3D code data:
■ ■ ■

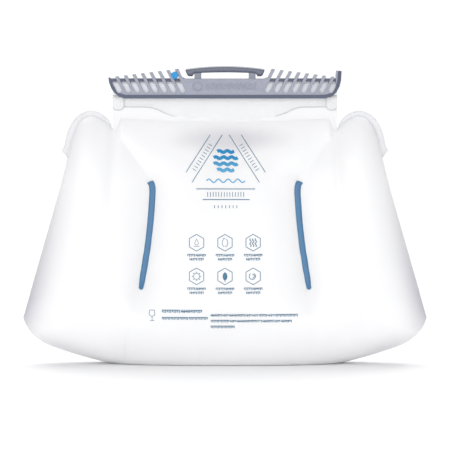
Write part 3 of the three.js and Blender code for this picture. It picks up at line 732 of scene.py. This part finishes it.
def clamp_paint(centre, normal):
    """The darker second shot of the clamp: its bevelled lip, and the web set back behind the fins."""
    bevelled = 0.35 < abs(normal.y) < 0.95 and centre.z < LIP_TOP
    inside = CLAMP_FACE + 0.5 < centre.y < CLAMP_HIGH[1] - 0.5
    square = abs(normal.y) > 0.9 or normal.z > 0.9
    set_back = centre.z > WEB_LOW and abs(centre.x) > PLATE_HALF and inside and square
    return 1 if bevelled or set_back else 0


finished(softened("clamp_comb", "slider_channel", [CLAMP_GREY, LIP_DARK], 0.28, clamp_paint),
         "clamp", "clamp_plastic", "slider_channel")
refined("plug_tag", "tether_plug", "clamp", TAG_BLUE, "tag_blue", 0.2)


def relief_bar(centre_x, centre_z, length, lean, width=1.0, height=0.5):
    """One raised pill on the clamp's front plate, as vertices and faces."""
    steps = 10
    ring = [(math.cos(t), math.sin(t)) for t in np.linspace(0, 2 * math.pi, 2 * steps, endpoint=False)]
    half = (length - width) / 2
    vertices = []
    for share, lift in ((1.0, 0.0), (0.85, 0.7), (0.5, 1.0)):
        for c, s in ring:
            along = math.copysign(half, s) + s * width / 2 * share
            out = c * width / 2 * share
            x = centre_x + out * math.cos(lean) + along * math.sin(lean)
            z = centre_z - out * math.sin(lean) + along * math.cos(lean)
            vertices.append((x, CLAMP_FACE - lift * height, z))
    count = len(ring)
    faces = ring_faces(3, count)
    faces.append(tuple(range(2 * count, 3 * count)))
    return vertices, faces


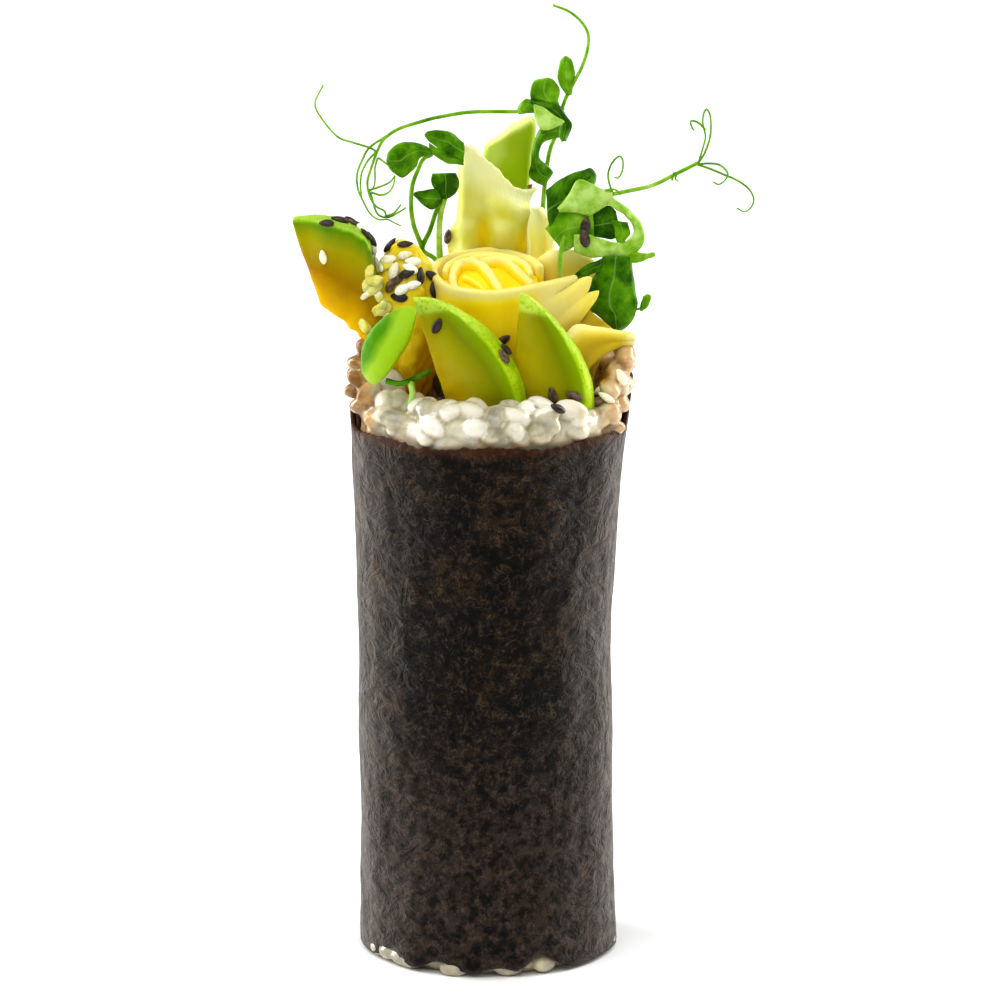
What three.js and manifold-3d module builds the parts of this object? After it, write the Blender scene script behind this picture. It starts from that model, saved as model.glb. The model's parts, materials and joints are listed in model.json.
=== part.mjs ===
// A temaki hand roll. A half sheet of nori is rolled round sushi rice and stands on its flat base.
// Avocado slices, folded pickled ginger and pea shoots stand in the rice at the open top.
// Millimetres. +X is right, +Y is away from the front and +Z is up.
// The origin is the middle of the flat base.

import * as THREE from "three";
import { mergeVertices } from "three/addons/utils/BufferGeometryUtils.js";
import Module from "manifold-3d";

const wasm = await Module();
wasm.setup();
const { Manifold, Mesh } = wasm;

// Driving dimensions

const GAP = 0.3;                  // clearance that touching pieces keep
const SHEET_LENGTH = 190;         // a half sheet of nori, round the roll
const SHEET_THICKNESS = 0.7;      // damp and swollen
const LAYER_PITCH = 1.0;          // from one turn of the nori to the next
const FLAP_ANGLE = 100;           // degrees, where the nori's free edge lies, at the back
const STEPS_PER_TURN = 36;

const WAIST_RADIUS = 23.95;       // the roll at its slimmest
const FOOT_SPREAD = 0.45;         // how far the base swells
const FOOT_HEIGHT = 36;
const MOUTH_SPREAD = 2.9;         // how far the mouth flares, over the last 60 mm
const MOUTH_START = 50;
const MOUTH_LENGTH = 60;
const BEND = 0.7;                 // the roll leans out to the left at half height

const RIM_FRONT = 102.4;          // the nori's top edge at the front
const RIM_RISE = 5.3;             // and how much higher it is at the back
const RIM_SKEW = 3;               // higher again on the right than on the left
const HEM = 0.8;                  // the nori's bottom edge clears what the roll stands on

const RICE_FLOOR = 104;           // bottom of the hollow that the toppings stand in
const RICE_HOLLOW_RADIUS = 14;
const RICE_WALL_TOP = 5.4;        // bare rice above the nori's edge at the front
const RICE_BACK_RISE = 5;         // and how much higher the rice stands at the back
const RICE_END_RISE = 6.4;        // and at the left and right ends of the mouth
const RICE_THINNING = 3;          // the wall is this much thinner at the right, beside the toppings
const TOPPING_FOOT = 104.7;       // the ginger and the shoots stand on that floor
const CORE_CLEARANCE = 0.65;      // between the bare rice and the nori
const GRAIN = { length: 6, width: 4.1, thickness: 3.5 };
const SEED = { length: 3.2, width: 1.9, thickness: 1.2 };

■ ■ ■

▶ STATED PROBLEM
Word for word, write out all of the data above.

▶ SOLUTION FOR THIS PROBLEM
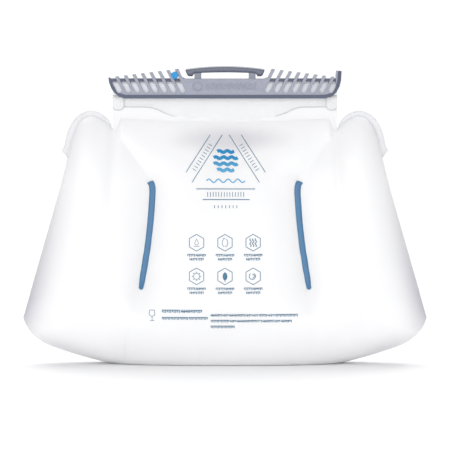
Write part 3 of the three.js and Blender code for this picture. It picks up at line 732 of scene.py. This part finishes it.
def clamp_paint(centre, normal):
    """The darker second shot of the clamp: its bevelled lip, and the web set back behind the fins."""
    bevelled = 0.35 < abs(normal.y) < 0.95 and centre.z < LIP_TOP
    inside = CLAMP_FACE + 0.5 < centre.y < CLAMP_HIGH[1] - 0.5
    square = abs(normal.y) > 0.9 or normal.z > 0.9
    set_back = centre.z > WEB_LOW and abs(centre.x) > PLATE_HALF and inside and square
    return 1 if bevelled or set_back else 0


finished(softened("clamp_comb", "slider_channel", [CLAMP_GREY, LIP_DARK], 0.28, clamp_paint),
         "clamp", "clamp_plastic", "slider_channel")
refined("plug_tag", "tether_plug", "clamp", TAG_BLUE, "tag_blue", 0.2)


def relief_bar(centre_x, centre_z, length, lean, width=1.0, height=0.5):
    """One raised pill on the clamp's front plate, as vertices and faces."""
    steps = 10
    ring = [(math.cos(t), math.sin(t)) for t in np.linspace(0, 2 * math.pi, 2 * steps, endpoint=False)]
    half = (length - width) / 2
    vertices = []
    for share, lift in ((1.0, 0.0), (0.85, 0.7), (0.5, 1.0)):
        for c, s in ring:
            along = math.copysign(half, s) + s * width / 2 * share
            out = c * width / 2 * share
            x = centre_x + out * math.cos(lean) + along * math.sin(lean)
            z = centre_z - out * math.sin(lean) + along * math.cos(lean)
            vertices.append((x, CLAMP_FACE - lift * height, z))
    count = len(ring)
    faces = ring_faces(3, count)
    faces.append(tuple(range(2 * count, 3 * count)))
    return vertices, faces


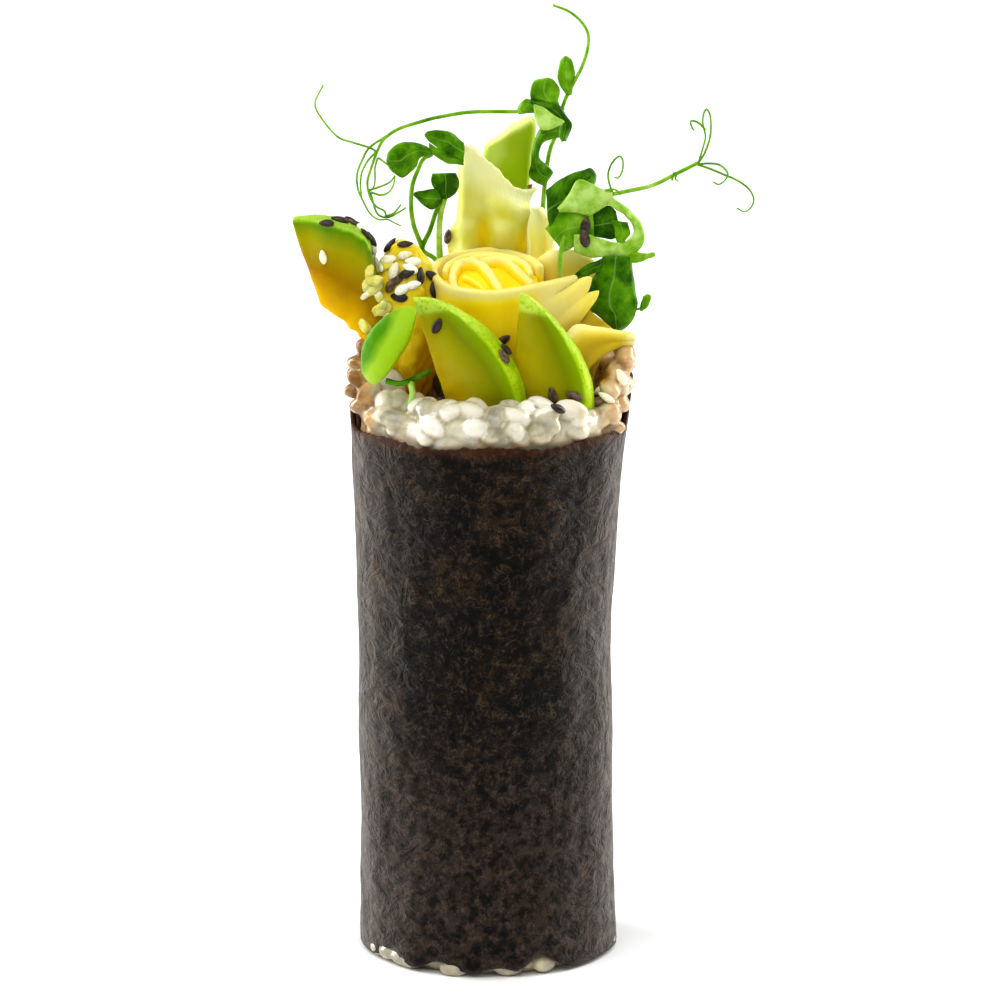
What three.js and manifold-3d module builds the parts of this object? After it, write the Blender scene script behind this picture. It starts from that model, saved as model.glb. The model's parts, materials and joints are listed in model.json.
=== part.mjs ===
// A temaki hand roll. A half sheet of nori is rolled round sushi rice and stands on its flat base.
// Avocado slices, folded pickled ginger and pea shoots stand in the rice at the open top.
// Millimetres. +X is right, +Y is away from the front and +Z is up.
// The origin is the middle of the flat base.

import * as THREE from "three";
import { mergeVertices } from "three/addons/utils/BufferGeometryUtils.js";
import Module from "manifold-3d";

const wasm = await Module();
wasm.setup();
const { Manifold, Mesh } = wasm;

// Driving dimensions

const GAP = 0.3;                  // clearance that touching pieces keep
const SHEET_LENGTH = 190;         // a half sheet of nori, round the roll
const SHEET_THICKNESS = 0.7;      // damp and swollen
const LAYER_PITCH = 1.0;          // from one turn of the nori to the next
const FLAP_ANGLE = 100;           // degrees, where the nori's free edge lies, at the back
const STEPS_PER_TURN = 36;

const WAIST_RADIUS = 23.95;       // the roll at its slimmest
const FOOT_SPREAD = 0.45;         // how far the base swells
const FOOT_HEIGHT = 36;
const MOUTH_SPREAD = 2.9;         // how far the mouth flares, over the last 60 mm
const MOUTH_START = 50;
const MOUTH_LENGTH = 60;
const BEND = 0.7;                 // the roll leans out to the left at half height

const RIM_FRONT = 102.4;          // the nori's top edge at the front
const RIM_RISE = 5.3;             // and how much higher it is at the back
const RIM_SKEW = 3;               // higher again on the right than on the left
const HEM = 0.8;                  // the nori's bottom edge clears what the roll stands on

const RICE_FLOOR = 104;           // bottom of the hollow that the toppings stand in
const RICE_HOLLOW_RADIUS = 14;
const RICE_WALL_TOP = 5.4;        // bare rice above the nori's edge at the front
const RICE_BACK_RISE = 5;         // and how much higher the rice stands at the back
const RICE_END_RISE = 6.4;        // and at the left and right ends of the mouth
const RICE_THINNING = 3;          // the wall is this much thinner at the right, beside the toppings
const TOPPING_FOOT = 104.7;       // the ginger and the shoots stand on that floor
const CORE_CLEARANCE = 0.65;      // between the bare rice and the nori
const GRAIN = { length: 6, width: 4.1, thickness: 3.5 };
const SEED = { length: 3.2, width: 1.9, thickness: 1.2 };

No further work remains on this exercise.